* BEGIN *
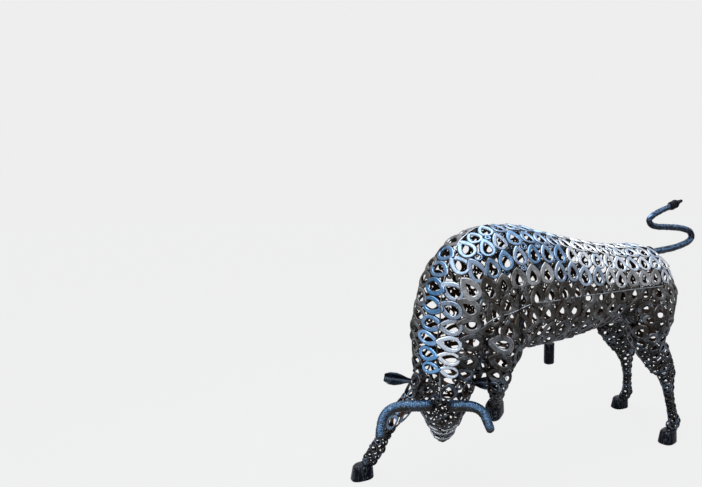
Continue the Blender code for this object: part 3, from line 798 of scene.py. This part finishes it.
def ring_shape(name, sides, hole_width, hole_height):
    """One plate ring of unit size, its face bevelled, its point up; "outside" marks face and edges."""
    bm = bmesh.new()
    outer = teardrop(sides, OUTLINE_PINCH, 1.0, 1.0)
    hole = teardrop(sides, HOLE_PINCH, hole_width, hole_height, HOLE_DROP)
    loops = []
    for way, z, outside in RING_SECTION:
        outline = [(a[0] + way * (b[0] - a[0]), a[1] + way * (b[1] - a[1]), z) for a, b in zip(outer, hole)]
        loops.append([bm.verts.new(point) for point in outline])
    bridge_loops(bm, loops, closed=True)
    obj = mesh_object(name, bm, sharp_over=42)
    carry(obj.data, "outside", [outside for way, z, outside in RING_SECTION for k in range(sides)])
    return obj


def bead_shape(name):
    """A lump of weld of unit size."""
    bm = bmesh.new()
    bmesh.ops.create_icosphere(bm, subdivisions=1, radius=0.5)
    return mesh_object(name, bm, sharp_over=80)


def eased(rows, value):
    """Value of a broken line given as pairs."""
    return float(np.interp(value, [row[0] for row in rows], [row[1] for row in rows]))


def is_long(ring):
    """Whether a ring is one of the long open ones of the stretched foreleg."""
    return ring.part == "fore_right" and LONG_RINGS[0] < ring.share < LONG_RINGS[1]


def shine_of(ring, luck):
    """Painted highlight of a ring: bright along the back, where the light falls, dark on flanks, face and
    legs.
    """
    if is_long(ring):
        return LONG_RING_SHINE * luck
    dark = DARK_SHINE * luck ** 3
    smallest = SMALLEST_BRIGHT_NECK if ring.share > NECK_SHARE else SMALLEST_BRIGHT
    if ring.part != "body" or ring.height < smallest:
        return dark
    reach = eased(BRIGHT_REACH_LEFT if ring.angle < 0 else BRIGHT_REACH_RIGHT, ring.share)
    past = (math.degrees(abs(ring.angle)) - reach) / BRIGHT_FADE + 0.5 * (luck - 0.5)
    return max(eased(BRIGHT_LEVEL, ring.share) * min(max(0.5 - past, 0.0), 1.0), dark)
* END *
● **What is needed**: Reproduce every line of the material above exactly.

● **Output for this exercise**:
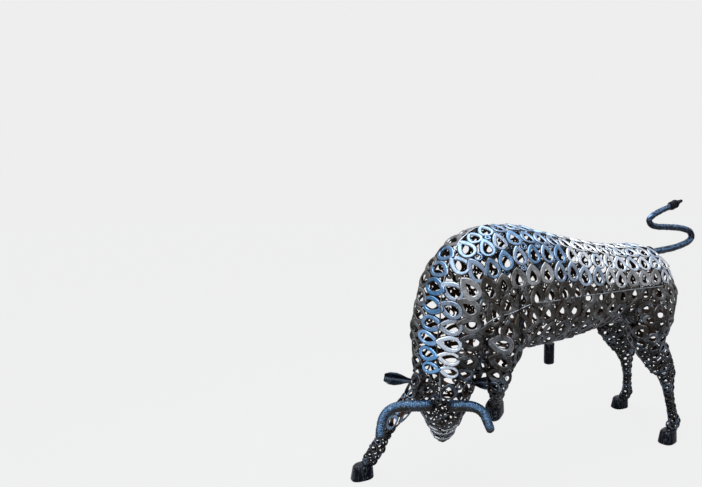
Continue the Blender code for this object: part 3, from line 798 of scene.py. This part finishes it.
def ring_shape(name, sides, hole_width, hole_height):
    """One plate ring of unit size, its face bevelled, its point up; "outside" marks face and edges."""
    bm = bmesh.new()
    outer = teardrop(sides, OUTLINE_PINCH, 1.0, 1.0)
    hole = teardrop(sides, HOLE_PINCH, hole_width, hole_height, HOLE_DROP)
    loops = []
    for way, z, outside in RING_SECTION:
        outline = [(a[0] + way * (b[0] - a[0]), a[1] + way * (b[1] - a[1]), z) for a, b in zip(outer, hole)]
        loops.append([bm.verts.new(point) for point in outline])
    bridge_loops(bm, loops, closed=True)
    obj = mesh_object(name, bm, sharp_over=42)
    carry(obj.data, "outside", [outside for way, z, outside in RING_SECTION for k in range(sides)])
    return obj


def bead_shape(name):
    """A lump of weld of unit size."""
    bm = bmesh.new()
    bmesh.ops.create_icosphere(bm, subdivisions=1, radius=0.5)
    return mesh_object(name, bm, sharp_over=80)


def eased(rows, value):
    """Value of a broken line given as pairs."""
    return float(np.interp(value, [row[0] for row in rows], [row[1] for row in rows]))


def is_long(ring):
    """Whether a ring is one of the long open ones of the stretched foreleg."""
    return ring.part == "fore_right" and LONG_RINGS[0] < ring.share < LONG_RINGS[1]


def shine_of(ring, luck):
    """Painted highlight of a ring: bright along the back, where the light falls, dark on flanks, face and
    legs.
    """
    if is_long(ring):
        return LONG_RING_SHINE * luck
    dark = DARK_SHINE * luck ** 3
    smallest = SMALLEST_BRIGHT_NECK if ring.share > NECK_SHARE else SMALLEST_BRIGHT
    if ring.part != "body" or ring.height < smallest:
        return dark
    reach = eased(BRIGHT_REACH_LEFT if ring.angle < 0 else BRIGHT_REACH_RIGHT, ring.share)
    past = (math.degrees(abs(ring.angle)) - reach) / BRIGHT_FADE + 0.5 * (luck - 0.5)
    return max(eased(BRIGHT_LEVEL, ring.share) * min(max(0.5 - past, 0.0), 1.0), dark)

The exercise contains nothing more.